1. Ports Are Strategic Assets, Not Sovereign Substitutes. Federal and state actors should avoid equating control of economic nodes (ports, airports, customs) with political authority. Sustainable governance requires legitimacy grounded in inclusive political compacts.

2. Reject Clan Reductionism in State Conflicts. Policymakers must resist framing federal or state disputes as sub-clan rivalries; such narratives obscure broader political settlements and escalate conflict.

3. Protect Foundational Political Compacts. Early-state agreements—such as Puntland’s 1998 covenant—should be treated as constitutional assets deserving protection during leadership disputes.

4. Institutionalize Conflict Resolution Mechanisms. Somalia’s federal system requires non-militarized arbitration mechanisms for constitutional and electoral disputes to prevent recurrence of armed confrontations.

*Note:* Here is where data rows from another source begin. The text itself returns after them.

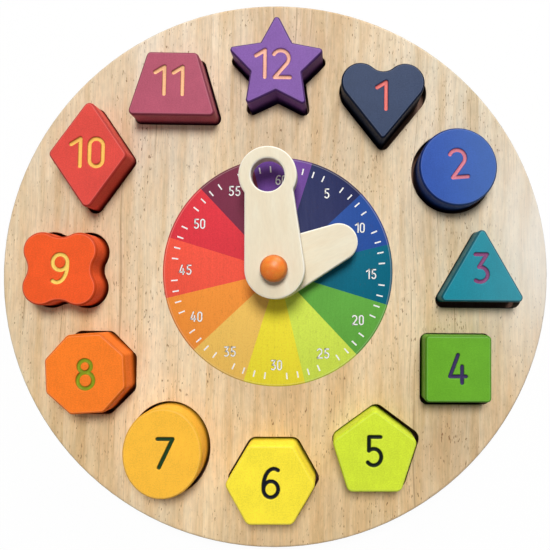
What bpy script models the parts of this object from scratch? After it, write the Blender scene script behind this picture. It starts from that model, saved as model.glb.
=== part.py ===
"""A wooden learning clock: a round board with twelve number blocks in recesses of their own
shapes, and two hands on a turned peg.

The board lies on its back. The origin is the middle of its back face, +Z points out of the
dial and +Y points at twelve o'clock. Lengths are in metres.
"""

import math

import bmesh
import bpy
from mathutils import Matrix, Vector

MM = 0.001

# Board: a thick face with the recesses cut through it, glued to a thin back panel
BOARD_DIAMETER = 280 * MM
FACE_THICKNESS = 9 * MM
BACK_THICKNESS = 3 * MM
FACE_EDGE_ROUND = 1.5 * MM
BACK_EDGE_ROUND = 0.8 * MM
SEAT_GAP = 0.3 * MM
CUT_OVERRUN = 1 * MM

# Ring of blocks
RIM_TO_RING = 35.1 * MM
BLOCK_THICKNESS = 20 * MM
BLOCK_EDGE_ROUND = 1.2 * MM
RECESS_CLEARANCE = 1.7 * MM
CORNER_RADIUS = 3.5 * MM
HEART_TIP_RADIUS = 1.8 * MM
VALLEY_RADIUS = 1 * MM

# Block shapes, flat sides and points measured before the corners are rounded
CIRCLE_DIAMETER = 39.5 * MM
TRIANGLE_SIDE = 44.2 * MM
SQUARE_SIDE = 33 * MM
PENTAGON_RADIUS = 22.1 * MM
HEXAGON_ACROSS_FLATS = 38.4 * MM
OVAL_WIDTH = 38.6 * MM
OVAL_HEIGHT = 44 * MM
OCTAGON_ACROSS_FLATS = 38.7 * MM
FLOWER_WIDTH = 36 * MM
FLOWER_LOBE_SHARE = 0.25
FLOWER_NOTCH_DEPTH = 2.3 * MM
RHOMBUS_WIDTH = 39.2 * MM
RHOMBUS_HEIGHT = 56.5 * MM
TRAPEZOID_BASE = 44.2 * MM
TRAPEZOID_TOP = 24.8 * MM
TRAPEZOID_HEIGHT = 32.1 * MM
STAR_TIP_RADIUS = 26.3 * MM
STAR_VALLEY_RADIUS = 13.6 * MM
HEART_LOBE_RADIUS = 9.8 * MM
HEART_LOBE_SPACING = 22.6 * MM
HEART_NOTCH_RISE = 5.7 * MM
HEART_TIP_DROP = 26.8 * MM

# Engraved numerals
NUMERAL_HEIGHT = 15.6 * MM
NUMERAL_STROKE = 1.9 * MM
NUMERAL_DEPTH = 0.9 * MM

# Hands, flat and cut from the same stock
HAND_THICKNESS = 7 * MM
HAND_EDGE_ROUND = 0.9 * MM
MINUTE_BASE_RADIUS = 14.6 * MM
MINUTE_REACH = 46 * MM
MINUTE_HEAD_RADIUS = 14.2 * MM
MINUTE_NECK_RADIUS = 11.2 * MM
MINUTE_NECK_FILLET = 2 * MM
FINGER_HOLE_DIAMETER = 16.3 * MM
HOUR_BASE_RADIUS = 14.6 * MM
HOUR_REACH = 34.2 * MM
HOUR_TIP_RADIUS = 9.5 * MM

# Pivot: a turned peg glued in the board, with a screw up into it from behind
STEM_DIAMETER = 8 * MM
KNOB_DIAMETER = 13.2 * MM
KNOB_HEIGHT = 6 * MM
KNOB_SKIRT = 1.4 * MM
WASHER_DIAMETER = 12 * MM
WASHER_THICKNESS = 0.8 * MM
SCREW_DIAMETER = 3.5 * MM
SCREW_HEAD_DIAMETER = 7 * MM
SCREW_LENGTH = 16 * MM
SCREW_SINK = 0.2 * MM
SCREW_DRIVE_DIAMETER = 2.8 * MM
SCREW_DRIVE_DEPTH = 1.2 * MM

# Rest pose of the hands, in degrees clockwise from twelve
MINUTE_ANGLE = -5
HOUR_ANGLE = 65

CORNER_STEPS = 4
NOTCH_STEPS = 8
LOBE_STEPS = 14
ROUND_STEPS = 48
BOARD_STEPS = 128
BORE_STEPS = 24
STROKE_CAP_STEPS = 5
SMOOTH_ANGLE = math.radians(40)

# Heights and places that follow from the sizes above
FACE_BOTTOM = BACK_THICKNESS + SEAT_GAP
FACE_TOP = FACE_BOTTOM + FACE_THICKNESS
BLOCK_BOTTOM = BACK_THICKNESS + SEAT_GAP
WASHER_PITCH = WASHER_THICKNESS + 2 * SEAT_GAP
HOUR_BOTTOM = FACE_TOP + WASHER_PITCH
MINUTE_BOTTOM = HOUR_BOTTOM + HAND_THICKNESS + WASHER_PITCH
KNOB_BOTTOM = MINUTE_BOTTOM + HAND_THICKNESS + WASHER_PITCH
RING_RADIUS = BOARD_DIAMETER / 2 - RIM_TO_RING
STEM_BORE = STEM_DIAMETER + 2 * SEAT_GAP

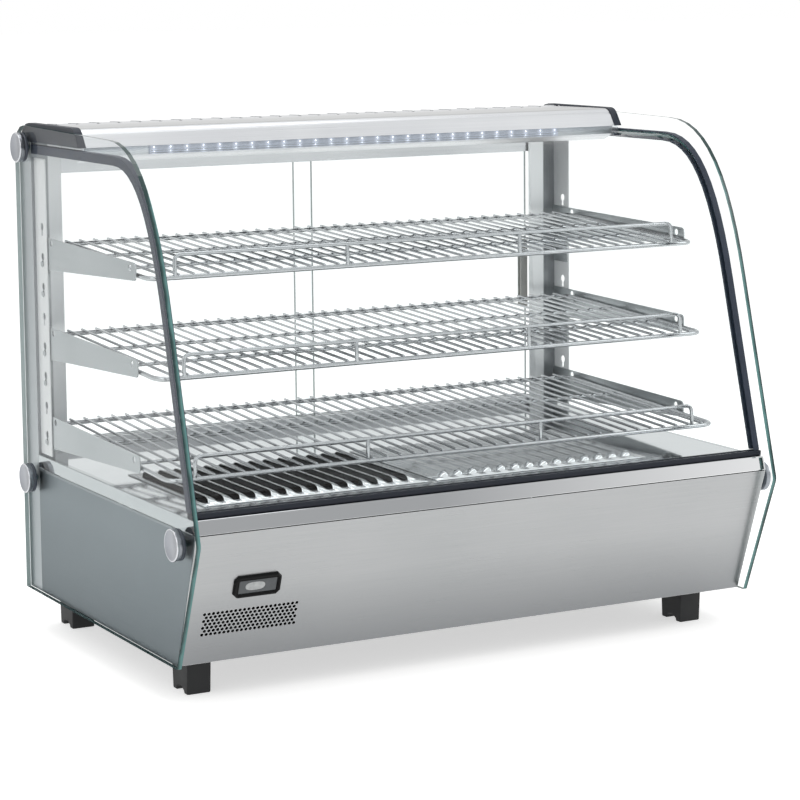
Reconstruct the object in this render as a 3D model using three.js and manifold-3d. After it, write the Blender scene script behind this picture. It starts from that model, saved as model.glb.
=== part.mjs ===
// Countertop heated display case with curved front glass, three wire shelves and sliding rear doors.
// Millimetres, +Z up, the front faces -Y. "Forward" is the distance from the rear edge of the side panes.
import * as THREE from 'three';
import { mergeVertices, mergeGeometries } from 'three/addons/utils/BufferGeometryUtils.js';
import Module from 'manifold-3d';

const wasm = await Module();
wasm.setup();

// Driving dimensions of the whole case
const caseWidth = 836; // over the outer faces of the side panes
const caseDepth = 576; // rear edge of the side panes to their nose
const caseHeight = 686; // floor to the top of the end caps
const footHeight = 50;
const baseHeight = 171; // foot top to the seam under the front rail
const housingHeight = 25;
const seat = 0.3; // clearance between pieces that touch
const overrun = 3; // how far a cutter runs past a face
const weld = 1; // how far fused pieces run into each other

const halfDepth = caseDepth / 2;
const paneThickness = 6;
const paneOuter = caseWidth / 2;
const paneInner = paneOuter - paneThickness;
const insideHalf = paneInner - seat; // outer faces of what stands between the panes
const seamHeight = footHeight + baseHeight;
const housingBottom = caseHeight - housingHeight;

// Side pane outline
const pane = {
  topDrop: 9, // top edge below the end caps where the bend starts
  rearRise: 6.5, // the top edge climbs this much towards the rear
  rearRound: 33,
  bendReach: 174,
  bendDrop: 203,
  leanSetback: 72, // top of the straight lean behind the nose
  noseBelowSeam: 10,
  noseRound: 14,
  bottomSetback: 65,
  lowerPull: 130,
  upperPull: 90,
  bendSteps: 12,
};
const bendTopHeight = caseHeight - pane.topDrop;
const leanTopForward = caseDepth - pane.leanSetback;
const bendTopForward = leanTopForward - pane.bendReach;
const leanTopHeight = bendTopHeight - pane.bendDrop;
const noseHeight = seamHeight - pane.noseBelowSeam;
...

5. Leverage Historical Memory as Policy Guidance. Somali political actors and international partners should integrate historical case studies into governance reform strategies rather than treating each crisis as unprecedented.

Bibliography

Menkhaus, Ken. Somalia: State Collapse and the Threat of Terrorism. Oxford: Oxford University Press, 2004.

Lewis, Ioan M. A Modern History of the Somali: Nation and State in the Horn of Africa. 4th ed. Oxford: James Currey, 2002.

Samatar, Abdi Ismail. “Puntland and the Crisis of Somali Federalism.” Bildhaan 1 (2001): 54–67.

Hoehne, Markus. “Political Identity, Emerging State Structures and Conflict in Northern Somalia.” Journal of Modern African Studies 44, no. 3 (2006): 397–414.

de Waal, Alex. “The Politics of Destabilisation in the Horn of Africa.” Global Dialogue 5, no. 1–2 (2003): 1–12.

Warsame, Ismail H. Talking Truth to Power: Essays on Somali Governance, Federalism, and State Collapse. Nairobi: Warsame Digital Media, 2019.

Warsame, Ismail H. “Statehood, Ports, and Political Legitimacy in Puntland.” Warsame Digital Media (WDM), n.d.

Warsame, Ismail H. “Puntland at the Crossroads: Founding Ideals and Political Fragmentation.” Warsame Digital Media (WDM), n.d.

Warsame Digital Media (WDM). “Puntland’s Founding Moment and the 2000–2001 Internal Confrontation.” Editorial series, n.d.